Für Chancengleichheit
Den Sprung von der Kommunalpolitik in die Bundespolitik hat Josephine Ortleb geschafft. Mit 32,1 Prozent sicherte sich die 30-Jährige im Wahlkreis Saarbrücken das Bundestagsmandat. Über ihre Erfahrungen im Wahlkampf hatte die 30-Jährige auch immer wieder auf vorwärts.de gebloggt. Seit 2014 ist die gelernte Gastgewerbe-Fachwirtin im Stadtparlament.
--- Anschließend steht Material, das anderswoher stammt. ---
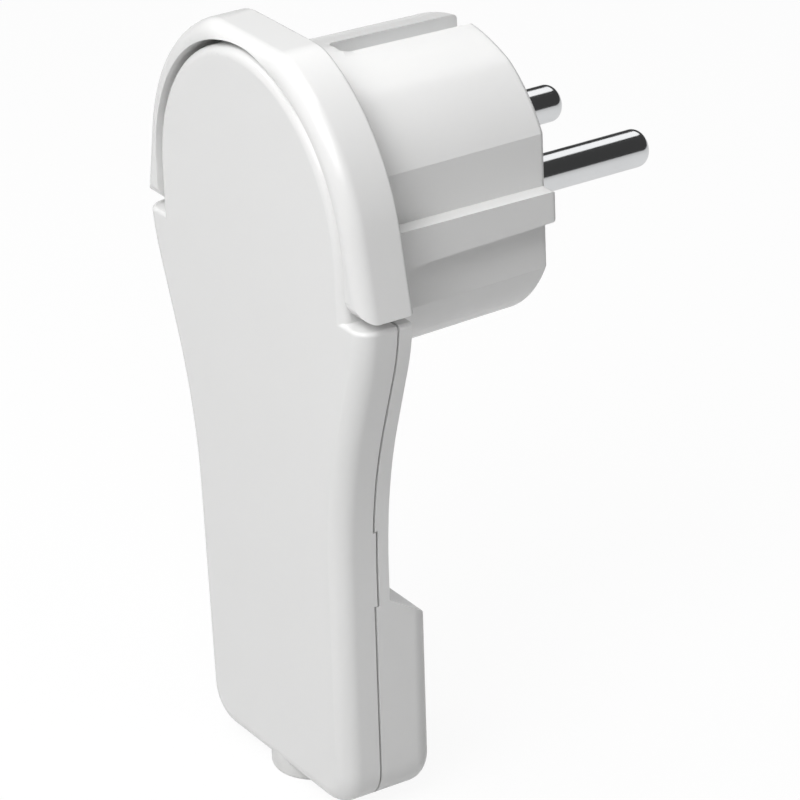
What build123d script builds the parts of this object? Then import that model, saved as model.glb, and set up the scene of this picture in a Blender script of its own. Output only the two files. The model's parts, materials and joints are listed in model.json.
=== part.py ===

Wichtige politische Anliegen sind für sie Chancengleichheit sowie ein gesellschaftliches Miteinander. Im Jahr 2015 wurde sie mit dem Helene-Weber-Preis ausgezeichnet – ein Preis für Kommunalpolitiker, die sich um die Chancengleichheit von Frauen und Männern verdient gemacht haben.
Schwieriges Terrain
Noch nie seit der Wiedervereinigung hat ein SPD-Kandidat in Vorpommern ein Bundestagsdirektmandat erringen können. Das „rote Wunder“ blieb auch Heiko Miraß verwehrt. Im Wahlkreis Mecklenburgische Seenplatte I – Vorpommern-Greifswald II stimmten 13,9 Prozent der Wähler für ihn. Davor lagen die Konkurrenten von CDU, AfD und Linkspartei. Vor der Wahl hatte sich der Leiter der Arbeitsagentur in Greifwald durchaus Chancen ausgerechnet. „Wenn ich glauben würde, dass ich keine Chance hätte, würde ich das nicht machen“, sagte der 50-Jährige damals. Im Wahlkampf erhielt Miraß außerdem prominente Unterstützung vom früheren Ministerpräsidenten Erwin Sellering. Jetzt ist klar: Für die SPD bleibt Vorpommern schwieriges Terrain.
Politik aus Leidenschaft
Seit dem Alter von 14 Jahren ist Robert von Olberg politisch aktiv. Inzwischen gehört der Münsteraner SPD-Vorsitzende dem Stadtparlament an. Dabei setzt er sich für Chancengleichheit, gesellschaftlichen Zusammenhalt sowie eine bessere Bildungspolitik ein. Letzteres kommt nicht von ungefähr: Er arbeitet als Referent der Landesrektorenkonferenz der Fachhochschulen NRW. Dank seines Blogs, in dem er über politische Themen schreibt, ist er vorwärts-Lesern bekannt Mit seiner erstmaligen Kandidatur für den Bundestag wagte Robert von Olberg den Karriereschritt. Im Wahlkreis Münster musste er sich allerdings der CDU-Kandidatin geschlagen geben und schaffte es mit 28,9 Prozent auf Rang 2.